◆ TASK
Sort through the data and copy the lines holding the word "bodies".
- - -
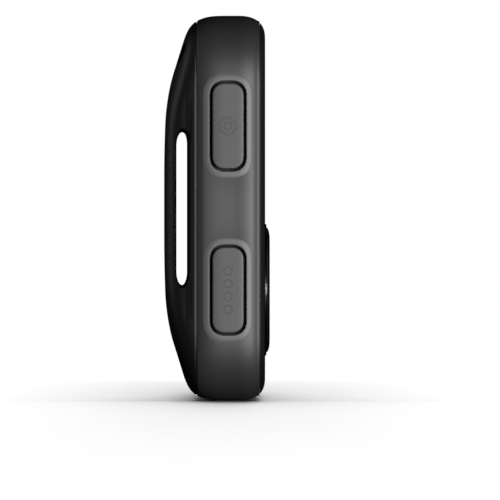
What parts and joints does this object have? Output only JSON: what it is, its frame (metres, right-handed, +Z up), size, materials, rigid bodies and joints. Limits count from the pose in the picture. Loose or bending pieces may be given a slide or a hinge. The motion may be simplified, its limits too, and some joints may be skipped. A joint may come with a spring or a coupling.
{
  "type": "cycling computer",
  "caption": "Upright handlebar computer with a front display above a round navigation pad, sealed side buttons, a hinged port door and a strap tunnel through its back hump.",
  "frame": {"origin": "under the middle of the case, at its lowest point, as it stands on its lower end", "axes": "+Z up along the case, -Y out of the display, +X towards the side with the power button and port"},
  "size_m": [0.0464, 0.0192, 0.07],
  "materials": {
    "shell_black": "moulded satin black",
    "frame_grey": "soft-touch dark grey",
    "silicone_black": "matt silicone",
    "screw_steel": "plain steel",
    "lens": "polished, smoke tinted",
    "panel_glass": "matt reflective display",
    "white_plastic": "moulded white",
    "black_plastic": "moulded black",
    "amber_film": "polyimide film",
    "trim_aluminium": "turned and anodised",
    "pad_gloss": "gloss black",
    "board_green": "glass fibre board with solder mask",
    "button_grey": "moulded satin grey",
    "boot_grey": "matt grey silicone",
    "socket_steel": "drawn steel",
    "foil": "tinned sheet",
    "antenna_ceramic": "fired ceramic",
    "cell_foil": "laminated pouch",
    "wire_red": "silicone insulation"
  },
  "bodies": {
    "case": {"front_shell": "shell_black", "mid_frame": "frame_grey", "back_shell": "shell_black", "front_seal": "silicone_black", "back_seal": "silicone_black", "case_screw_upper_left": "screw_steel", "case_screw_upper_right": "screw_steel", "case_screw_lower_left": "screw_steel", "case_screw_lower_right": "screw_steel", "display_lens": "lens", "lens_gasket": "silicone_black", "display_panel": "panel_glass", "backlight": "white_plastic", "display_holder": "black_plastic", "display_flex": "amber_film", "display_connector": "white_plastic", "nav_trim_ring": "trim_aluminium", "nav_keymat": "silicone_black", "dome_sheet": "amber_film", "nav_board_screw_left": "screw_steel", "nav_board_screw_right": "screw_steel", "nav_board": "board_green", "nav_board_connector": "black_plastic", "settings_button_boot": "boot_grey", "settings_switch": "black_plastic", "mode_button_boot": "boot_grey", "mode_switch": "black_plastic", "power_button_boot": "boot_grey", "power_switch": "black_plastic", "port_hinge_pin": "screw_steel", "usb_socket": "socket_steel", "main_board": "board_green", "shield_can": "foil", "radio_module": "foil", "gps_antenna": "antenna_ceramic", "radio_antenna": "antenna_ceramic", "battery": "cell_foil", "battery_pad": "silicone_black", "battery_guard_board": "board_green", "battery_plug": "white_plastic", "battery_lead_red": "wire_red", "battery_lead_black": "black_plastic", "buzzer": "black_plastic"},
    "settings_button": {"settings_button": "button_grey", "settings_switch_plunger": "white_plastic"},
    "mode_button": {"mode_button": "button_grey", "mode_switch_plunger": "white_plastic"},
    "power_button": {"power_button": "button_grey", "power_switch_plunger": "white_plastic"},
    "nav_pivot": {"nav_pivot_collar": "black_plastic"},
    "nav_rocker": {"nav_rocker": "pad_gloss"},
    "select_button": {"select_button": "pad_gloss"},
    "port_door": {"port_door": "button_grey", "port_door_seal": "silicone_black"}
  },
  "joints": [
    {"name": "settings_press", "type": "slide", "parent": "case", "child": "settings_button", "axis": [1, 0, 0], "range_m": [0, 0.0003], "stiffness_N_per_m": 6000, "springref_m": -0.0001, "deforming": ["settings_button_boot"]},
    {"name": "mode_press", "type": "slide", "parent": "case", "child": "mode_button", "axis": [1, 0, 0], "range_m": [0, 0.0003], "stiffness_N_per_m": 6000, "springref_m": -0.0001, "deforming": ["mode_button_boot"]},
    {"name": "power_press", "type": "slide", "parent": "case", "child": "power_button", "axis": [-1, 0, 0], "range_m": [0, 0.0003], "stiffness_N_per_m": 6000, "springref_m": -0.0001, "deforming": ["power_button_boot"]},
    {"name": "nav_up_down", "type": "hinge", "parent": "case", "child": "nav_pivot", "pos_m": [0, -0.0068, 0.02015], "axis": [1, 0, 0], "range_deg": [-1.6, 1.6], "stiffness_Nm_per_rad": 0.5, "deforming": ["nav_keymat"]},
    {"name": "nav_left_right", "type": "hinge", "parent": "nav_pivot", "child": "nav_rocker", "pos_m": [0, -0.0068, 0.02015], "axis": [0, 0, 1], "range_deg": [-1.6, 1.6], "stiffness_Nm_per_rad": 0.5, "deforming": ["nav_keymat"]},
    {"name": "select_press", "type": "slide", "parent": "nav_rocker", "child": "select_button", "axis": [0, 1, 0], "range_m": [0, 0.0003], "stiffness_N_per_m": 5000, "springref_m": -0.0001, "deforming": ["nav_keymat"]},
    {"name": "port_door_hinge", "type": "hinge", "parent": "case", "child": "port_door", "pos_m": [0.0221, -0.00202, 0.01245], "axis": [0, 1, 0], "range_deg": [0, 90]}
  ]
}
- - -
◆ REPLY TO THE EXERCISE
What parts and joints does this object have? Output only JSON: what it is, its frame (metres, right-handed, +Z up), size, materials, rigid bodies and joints. Limits count from the pose in the picture. Loose or bending pieces may be given a slide or a hinge. The motion may be simplified, its limits too, and some joints may be skipped. A joint may come with a spring or a coupling.
  "bodies": {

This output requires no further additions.